NAIA coaches say you won't find that in Division I. You won't attend girls' basketball games with your team or skip conditioning because of a part-time job. You won't join fraternities with thespians or eat meals at the cafeteria with the math major from down the dorm hall.
"We have to remember it's still small-time football," said Meyer, whose Bulldogs finished 4-6 last year. "They have a lot of other things other than football to be a part of."
Frazier, leaning back in his office chair, recognizes the dramatic element in his story. It's not every day one of college football's most recognizable names grabs the whistle at an NAIA school. But he says this experience is about his passion, not his background.
Still, Memorial Stadium and those national championships, on this morning, seem so far away. The only difference between Doane and Nebraska, Frazier says, is talent.
"I was always raised if you're going to spend time to do something, why not give it 100 percent? Why not do what you can to be the best? If you can't do that, I'm sorry, maybe Doane's not the place for you.

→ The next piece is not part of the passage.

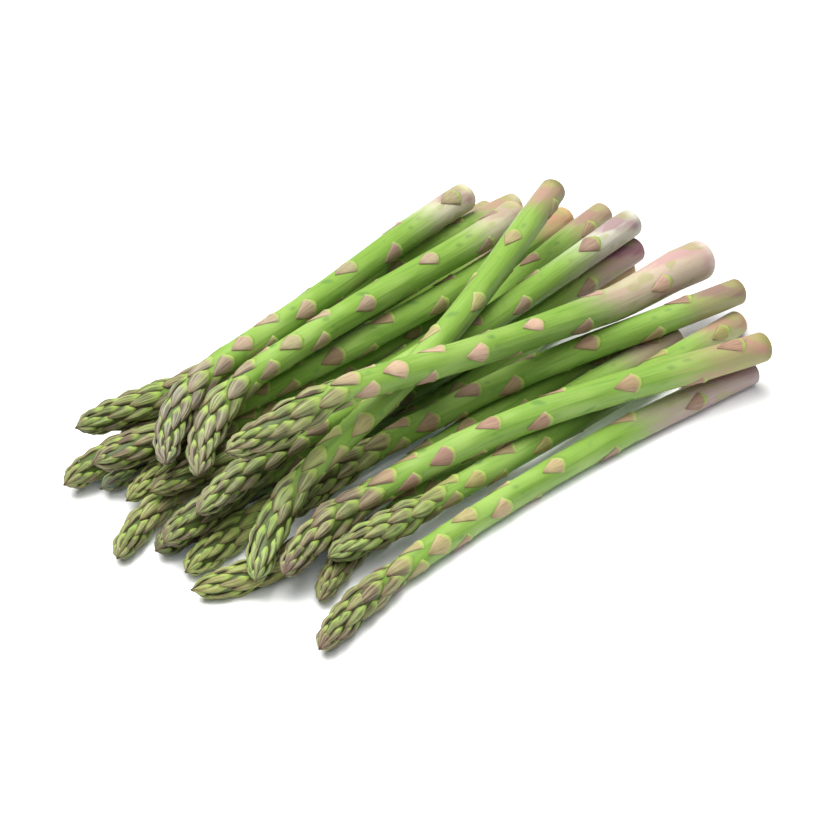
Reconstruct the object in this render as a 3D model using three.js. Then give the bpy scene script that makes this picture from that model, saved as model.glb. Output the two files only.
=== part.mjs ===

"I'm not trying to run this place like a Division I program. I'm trying to run this place based off my experiences in what it is to be successful. Let me tell you, you've got three guys on this staff who have won national championships at the highest level. Everything we do here we did as players ourselves.
"It shouldn't matter whether you're Division I, Division I-AA, Division II, Division III or NAIA. An athlete is an athlete. Any athlete out there who doesn't want to be pushed to be the best, then they shouldn't be playing a sport."
He remembers the day his players first met him. Nobody asked for that autograph.
"They wanted to see if I truly knew what I was talking about. I guess I did, because I'm here."